PROBLEM STATEMENT ▸
For this exercise, return only the lines from the line containing "place() head_grip_right();" through the line containing "bpy.context.scene.collection.objects.link(empty)", both ends included, exactly as they are.

SUPPLIED INFORMATION ▸
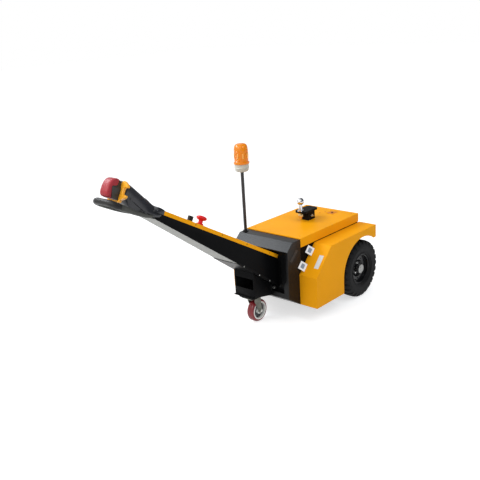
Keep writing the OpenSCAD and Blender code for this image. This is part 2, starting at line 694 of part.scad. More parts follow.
// A thumb wing: its outline across (x) and up (n), pushed along the head
throttle_points = [
    [neck_r + seat_gap, -10], [neck_r + seat_gap, 10], [40, 44], [56, 47], [60, 30], [50, 8],
    [50, -8], [60, -30], [56, -47], [40, -44]];

module throttle() in_head()
    translate([0, -throttle_u + 8, button_n]) rotate([90, 0, 0]) linear_extrude(16) polygon(throttle_points);

module throttle_left() color("#f5a310") on_side(-1) throttle();
module throttle_right() color("#f5a310") on_side(1) throttle();

// A piece that stands square on the boom's yellow strip, at y
module on_strip(y)
    translate([0, y, boom_top(y) + seat_gap + sheet]) rotate([-boom_top_a, 0, 0]) translate([0, 0, seat_gap]) children();

module emergency_stop() color("#d8232a")
    on_strip(-1176) rotate_extrude($fn = 64)
        polygon([[0, 0], [22, 0], [22, 14], [13, 18], [13, 34], [26, 38], [32, 46], [30, 54], [18, 60], [0, 61]]);

module key_housing() color("#1a1a1c")
    on_strip(-1252) cylinder(r = 16, h = 36, $fn = 48);

place() chassis();
place() rear_panel();
place() top_cover();
place() front_housing();
place() battery();
place() transaxle();
place() drive_motor();
place() fender_left();
place() fender_right();
place() latch_plates_left();
place() latch_plates_right();
place() nose_box();
place() nose_cradle();
place() boom_bolt();
place() castor_plate();
place() castor_fork();
place() castor_axle();
place() castor_rim();
place() castor_tread();
place() tyre_left();
place() rim_left();
place() hub_left();
place() tyre_right();
place() rim_right();
place() hub_right();
place() hitch_block();
place() hitch_plate();
place() tow_ball();
place() beacon_pole();
place() beacon_base();
place() beacon_lens();
place() boom_sides();
place() boom_strip();
place() boom_underplate();
place() head_shell();
place() head_grip_left();
place() head_grip_right();
place() head_collar();
place() belly_button();
place() throttle_left();
place() throttle_right();
place() emergency_stop();
place() key_housing();
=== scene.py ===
import math

import bmesh
import bpy
from mathutils import Matrix, Vector


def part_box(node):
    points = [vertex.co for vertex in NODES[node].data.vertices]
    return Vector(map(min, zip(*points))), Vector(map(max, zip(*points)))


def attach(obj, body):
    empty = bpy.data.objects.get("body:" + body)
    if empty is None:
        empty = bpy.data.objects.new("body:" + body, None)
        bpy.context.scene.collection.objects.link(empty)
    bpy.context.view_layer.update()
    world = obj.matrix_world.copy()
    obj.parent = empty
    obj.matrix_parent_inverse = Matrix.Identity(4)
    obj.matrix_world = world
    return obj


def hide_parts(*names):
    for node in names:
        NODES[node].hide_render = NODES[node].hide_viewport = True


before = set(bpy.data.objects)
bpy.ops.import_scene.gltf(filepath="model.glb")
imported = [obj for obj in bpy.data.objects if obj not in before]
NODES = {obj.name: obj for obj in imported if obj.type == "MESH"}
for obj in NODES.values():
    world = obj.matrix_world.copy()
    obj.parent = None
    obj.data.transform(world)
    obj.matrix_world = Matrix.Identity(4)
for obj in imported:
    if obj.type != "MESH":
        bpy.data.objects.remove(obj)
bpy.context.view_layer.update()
scene = bpy.context.scene

# Pieces are placed in millimetres in the axle's frame: y = 0 at the drive axle,
# z = 0 on the floor, -y towards the control head. The tyre's box gives the axle.
t_lo, t_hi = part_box("tyre_right")
AXLE_Y = (t_lo.y + t_hi.y) / 2


def W(p):
    return Vector((p[0] / 1000, AXLE_Y + p[1] / 1000, p[2] / 1000))


def deg(a):
    return math.radians(a)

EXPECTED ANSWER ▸
place() head_grip_right();
place() head_collar();
place() belly_button();
place() throttle_left();
place() throttle_right();
place() emergency_stop();
place() key_housing();
=== scene.py ===
import math

import bmesh
import bpy
from mathutils import Matrix, Vector


def part_box(node):
    points = [vertex.co for vertex in NODES[node].data.vertices]
    return Vector(map(min, zip(*points))), Vector(map(max, zip(*points)))


def attach(obj, body):
    empty = bpy.data.objects.get("body:" + body)
    if empty is None:
        empty = bpy.data.objects.new("body:" + body, None)
        bpy.context.scene.collection.objects.link(empty)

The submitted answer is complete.